Release Year: 1950
Genre: Samurai
Plot
Summary: A terrible crime and its direct aftermath are recalled from
differing points of view.
What
Makes It Special: Rashomon works beautifully thanks to Akira Kurosawa’s
innovation narrative structure. The rape and murder of a couple in the woods is
presented by multiple witnesses, each giving a slightly altered version of the
event (the truth existing somewhere amongst all their stories of what happened).
The film reveals something interesting about humanity – that truth is often
relative, depending on the interpretation of the beholder. One’s own humanity
and experiences shape how they perceive the world; and thus, truth is not a
universal concept. The film also features a brilliant performance from Japan’s
biggest star Toshiro Mifune.
Release Year: 1980
Genre: Sports
Drama/Biography
Plot
Summary: The life and career of boxer Jake LaMotta: a self-destructive,
bad-tempered and violent man – he became a champion boxer, but his personal
life was left in shambles.
What
Makes It Special: Martin Scorsese revolutionized the way sports dramas
are made with Raging Bull. Each fight shot and styled in a different manner to
elicit unique reactions and feelings from the audience. Scorsese also directs
two astounding performances in the film: one from Joe Pesci (making his career)
and one from Robert De Niro (adding to his growing legend, following
sensational work in Taxi
Driver). The film is emotional dense and at times difficult to watch, but
Scorsese and his actors create something that is ultimately highly compelling.
Raging Bull remains one of cinema’s marquee character dramas.
Release Year: 1960
Genre: Romance
Plot
Summary: A young Frenchman and
known car thief, Michel Poiccard, kills a policeman and must go into hiding;
but before he leaves for Italy, he tries to convince a beautiful young girl,
Patricia Franchini, to come with him.
What
Makes It Special: Breathless is maybe the most famous film of the French
New Wave movement, director Jean-Luc Godard teaming with the other creative champion
of the style Francois
Truffaut (whose The
400 Blows is also a staple of French New Wave Cinema). The film is
incredibly fresh, vital and seductive. It exudes the feeling of youth (something
extremely hard to capture). It is also very stylish, cool and cinematically
revolutionary. Really with one film, Godard has influenced generations of
filmmakers (he does have many other films, but Breathless is the one people
continually come back to time and time again).
Release Year: 1954
Genre: Mystery Thriller
Plot
Summary: L.B. Jefferies is a renowned action photographer, but he has
been injured on his latest job. With two broken legs, he is stuck in a
wheelchair in his apartment, growing very bored and turning to spying on his
neighbors for entertainment. It is all in good fun until Jefferies becomes
convinced that one of his neighbors has murdered his wife. Pulling his
girlfriend Lisa into his obsession, he is determined to investigate further.
What
Makes It Special: Rear Window is one of Alfred Hitchcock’s greatest
thrillers, but it is much more. It is a film about voyeurism – something that
is very powerful and seductive. We as a society love films because they
entertain us and take us places we have maybe never been, but there is
something much more intimate about them. They allow us to peer into the lives
of others (fictional or not) and watch them without being seen (the illusion of
voyeurism) – we see into their secret lives. Hitchcock taps into this dark
human truth and fetish. Rear Window is also directed and acted to perfection.
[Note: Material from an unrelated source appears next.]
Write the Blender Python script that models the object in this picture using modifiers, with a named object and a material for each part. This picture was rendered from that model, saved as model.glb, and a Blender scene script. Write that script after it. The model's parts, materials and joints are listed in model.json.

It is the film that first piqued my interest in cinema as something more than a
casual entertaining pastime.
Release Year: 1925
Genre: Montage
Cast: Various Russian
actors
Plot
Summary: When the sailors of the battleship Potemkin are given rotten
meat, they turn mutinous starting a riot to protest their treatment. Their
actions ignite the beginnings of a revolution in Odessa, one that the police
quickly try to put out by massacring many of the demonstrators that join the
protest. The film is based on the historical event.
What
Makes It Special: Montage filmmaking strived to take two images and
create meaning by juxtaposing them against each other. Battleship Potemkin (and
Dziga Vertov’s Man with a Movie
Camera) epitomizes this style, creating a work that is astonishingly
compelling. It continues to influence filmmaking today (creating many of the
rules of dramatic film editing – like how to properly edit to maximize suspense).
It is not as accessible as many silent films that adhere more to the narrative
language we are more accustomed to (shot reverse shot; long, medium, close),
but that does not diminish its emotional power.